Eastern Obolo (or Obolo agan̄ Mbum-ura in the native Obolo language) is a Local Government Area (LGA) in southern Nigeria, with it's headquarters at Okoroete. It is a coastal local government area in Akwa-Ibom State under great tidal influence from the Bight of Bonny. Eastern Obolo LGA was mapped out of Ikot Abasi LGA by the Federal Government of Nigeria on 4 December 1996 with over 30,000 residents across a total area of approximately 17,000 km². It comprises 16 villages, divided into two clans, namely Okoroete and Iko. It has ten political wards. All the villages in Eastern Obolo are of the Obolo ethnic group , there exist a common ancestral lineage which allows for peaceful coexistence and inter-relationship amongst them.

Location 

Eastern Obolo is located in the Niger Delta fringe between Imo and Qua Iboe Rivers estuaries and lies between latitudes 4° 28' and 4° 53' and longitudes 7° 50' and 7° 55' East. It is bounded to the north by Mkpat Enin Local Government Area, northeast by Onna, west by Ikot Abasi, southeast by Ibeno Local Government Area and in the south by the Atlantic Ocean.

Culture 

The cultural heritage is not restricted to the people; rather, to the entire Niger Delta with unique traditional dressing synonymous with "Etibo" and "Wurkor".

Natural resources 

Eastern Obolo has abundant mineral deposits with onshore and offshore oil wells at Elek-Okpoon̄, Iko, Otunene, Emeroke, Ikonta and Obianga. There is a fishing settlements at Educwink, Elek-Okpoon̄, Agan-asa. Forest reserves include mangrove, iroko, raffia, rubber, kolanut, coconut, peas, and mango.

Commerce 

Eastern Obolo tradespeople are predominantly fishermen, with over 65 per cent involved in active fishing.

People 

The people are a combination of Obolo ethnic group and Iko extractions; strong cultural affinity exists among the people. It has a total landmass of 117,008 square kilometers with an estimated shoreline about 184 km long. Obolo language is the major language of the people as the different communities speak different dialects of Obolo, which are mutually intelligible. The Iko dialect spoken in Iko clan and is intelligible to a large number of people in Eastern Obolo.

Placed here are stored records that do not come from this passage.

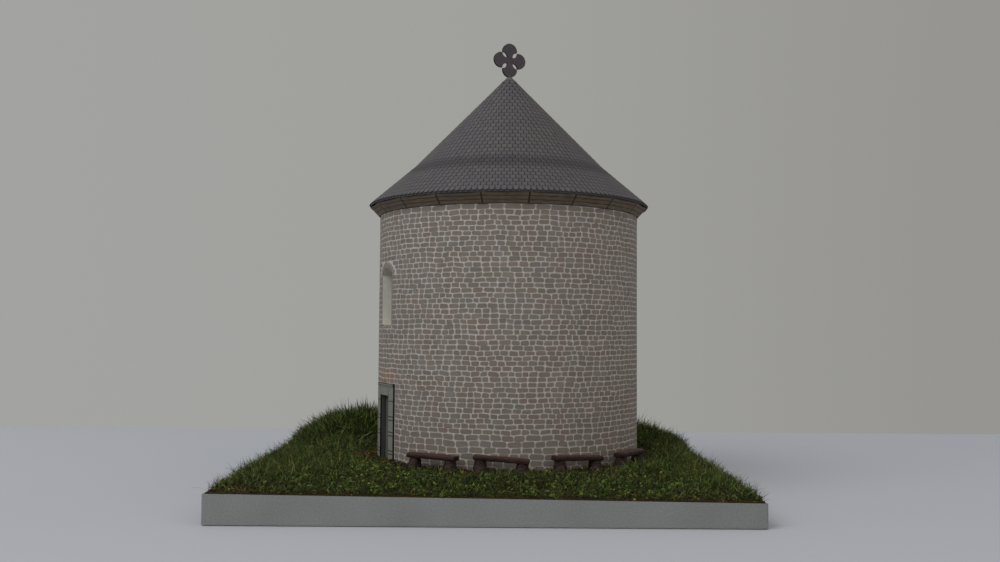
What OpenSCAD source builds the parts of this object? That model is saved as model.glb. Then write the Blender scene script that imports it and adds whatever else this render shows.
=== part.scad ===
// Card model of a round stone chapel on a square display base.
// Millimetres, +Z up, origin at the centre of the underside of the base.
// The near edge of the base faces -Y. Bearings are degrees from -Y, positive towards +X.

/* [Base] */
// Side of the square base
base_w = 200; // [188:1:260]
// Thickness of the foam board inside the edging
board_t = 8.6; // [6:0.1:14]
// Height of the card edging at its left end
edging_h_left = 11.1; // [9:0.1:16]
// Height of the card edging at its right end
edging_h_right = 9; // [8.8:0.1:16]
// Thickness of the card edging
edging_t = 1; // [0.5:0.1:2]
// Gap between the table and the underside of the card edging
edging_lift = 0.4; // [0:0.1:1]
// Radius of the upright corners of the edging
corner_r = 0.8; // [0.2:0.1:0.9]

/* [Ground] */
// Height of the level ground round the tower, above the board
ground_t = 5.4; // [3.5:0.1:10]
// Width of the level ring that the benches stand on
level_w = 14; // [12:0.5:18]
// Height that the turf rises above the edging at its border
turf_edge_t = 0.4; // [0.2:0.1:1.5]
// Height of the mound at the far left
mound_left_h = 9.5; // [0:0.5:14]
// Height of the mound at the far right
mound_right_h = 6; // [0:0.5:12]
// Gap between the turf and the foot of the tower
turf_gap = 0.25; // [0.2:0.05:0.6]

/* [Tower] */
// Outer radius of the round wall
wall_r = 58; // [48:0.5:62]
// Thickness of the wall
wall_t = 1.2; // [0.8:0.1:3]
// Height of the wall above the board
wall_h = 111.6; // [100:0.2:140]
// Sideways place of the tower on the base
tower_x = 8.5; // [0:0.5:12]
// Bearing of the door and of the window above it
bay_bearing = -65; // [-90:1:-40]
// Half of the angle that the wall's bay with the door and the window takes up
bay_half = 13; // [12:0.5:20]

/* [Door] */
// Clear width of the doorway
door_w = 10.6; // [8:0.2:14]
// Clear height of the doorway above the ground
door_h = 27.6; // [20:0.2:36]
// Depth of the doorway from the face of the surround to the door
door_depth = 2.8; // [2:0.1:5]
// Width of each stone jamb
jamb_w = 4.7; // [2.5:0.1:6]
// Height of the lintel
lintel_h = 3.7; // [2.5:0.1:6]
// Thickness of the surround, which follows the wall
surround_t = 0.6; // [0.3:0.1:1.5]
// Height of the moulding along the top of the lintel
cap_h = 1.4; // [0.5:0.1:2]
// How far that moulding stands out from the lintel
cap_out = 0.2; // [0.1:0.1:1]
// Height of the threshold above the ground
sill_h = 0.6; // [0.3:0.1:2]

/* [Window] */
// Clear width of the window
window_w = 12.5; // [8:0.2:15]
// Height of the window sill above the ground
window_sill_z = 57.7; // [50:0.1:70]
// Height of the straight sides of the window
window_side_h = 21.5; // [14:0.1:26]
// Rise of the arch over the window
window_rise = 3; // [1.5:0.1:6]
// Depth of the window recess
window_depth = 4.2; // [3:0.1:6]

/* [Linings] */
// Thickness of the card that lines the door and window recesses
lining_t = 0.5; // [0.3:0.1:1]
// Thickness of the door and of the window pane
panel_t = 0.8; // [0.5:0.1:2]

/* [Cornice] */
// Number of flat boards round the cornice
cornice_facets = 20; // [20:20]
// Bearing of the middle of its near board
cornice_turn = -1.7; // [-9:0.1:9]
// Height of the sloping face of the cornice
cornice_h = 4.2; // [3:0.1:7]
// Gap between the cornice and the edge of the roof
cornice_gap = 0.2; // [0.1:0.05:0.5]

/* [Roof] */
// How far the eaves stand out from the wall
eaves_out = 4.5; // [3.5:0.1:8]
// Height from the edge of the eaves to the change of slope
skirt_h = 16.8; // [12:0.1:22]
// Radius of the roof at the change of slope
break_r = 43; // [30:0.5:50]
// Height from the change of slope to the point of the upper cone
cone_h = 44.2; // [30:0.5:70]
// Upright thickness of the roof
roof_t = 1.1; // [0.8:0.1:2]

/* [Finial] */
// Radius of the flat top of the roof cap
cap_top_r = 0.9; // [0.7:0.1:2]
// Height of the roof cap
roof_cap_h = 3.2; // [2:0.1:6]
// Thickness of the roof cap beside the cone
roof_cap_t = 0.35; // [0.2:0.05:1]
// Distance from the middle of the cross to the middle of each lobe
lobe_out = 4.3; // [3.6:0.1:5]
// Radius of each lobe of the cross
lobe_r = 3.55; // [3.1:0.05:3.9]
// Length of the lens-shaped gap between two lobes
lens_l = 3.5; // [2:0.1:4]
// Width of that gap
lens_w = 1.7; // [0.8:0.1:2]
// Thickness of the cross
cross_t = 1.1; // [0.6:0.1:2]
// Turn of the cross about the upright axis, its right-hand lobe away from the near edge
cross_turn = 24; // [0:1:45]

/* [Benches] */
// Bearings of the four benches
bench_bearings = [-28, -2.5, 25.5, 52];
// Turn of each bench away from the line of the wall
bench_turns = [0, -3, 3, 7];
// Slope of each seat, falling to the right
bench_slopes = [1, 4, 2.5, 1];
// Length of a seat
seat_l = 22; // [14:0.5:23]
// Depth of a seat, front to back
seat_d = 4.6; // [3:0.1:5]
// Thickness of a seat
seat_t = 1.9; // [1:0.1:3]
// Height of the underside of a seat above the ground, at its middle
seat_z = 4.5; // [3:0.1:6]
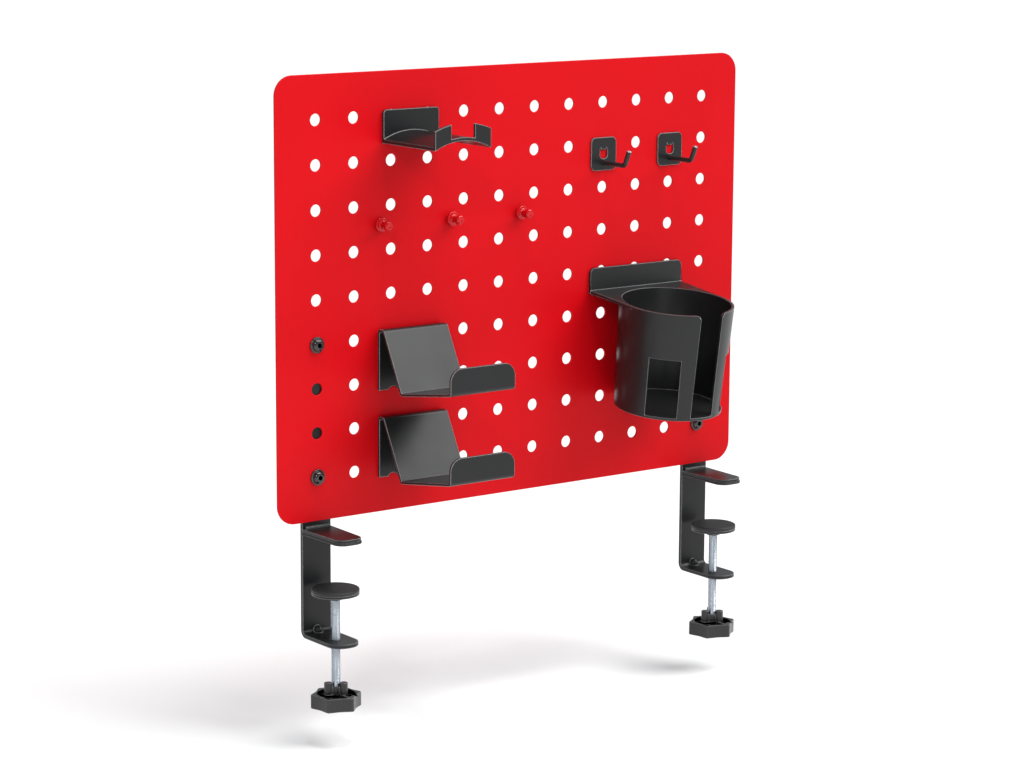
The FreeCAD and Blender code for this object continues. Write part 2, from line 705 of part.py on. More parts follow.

Iko dialect is closely related to Obolo and to the Okoroutip dialect spoken in Ibeno LGA, the sister/twin LGA of Eastern Obolo.

Population 
The community population is predominantly the Obolos(75%), Ibibio and Ibo make up the remaining population. Emigration activities in the community is as a result of low productivity due to poor fish catch, limited farmlands, and the high rate of unemployment.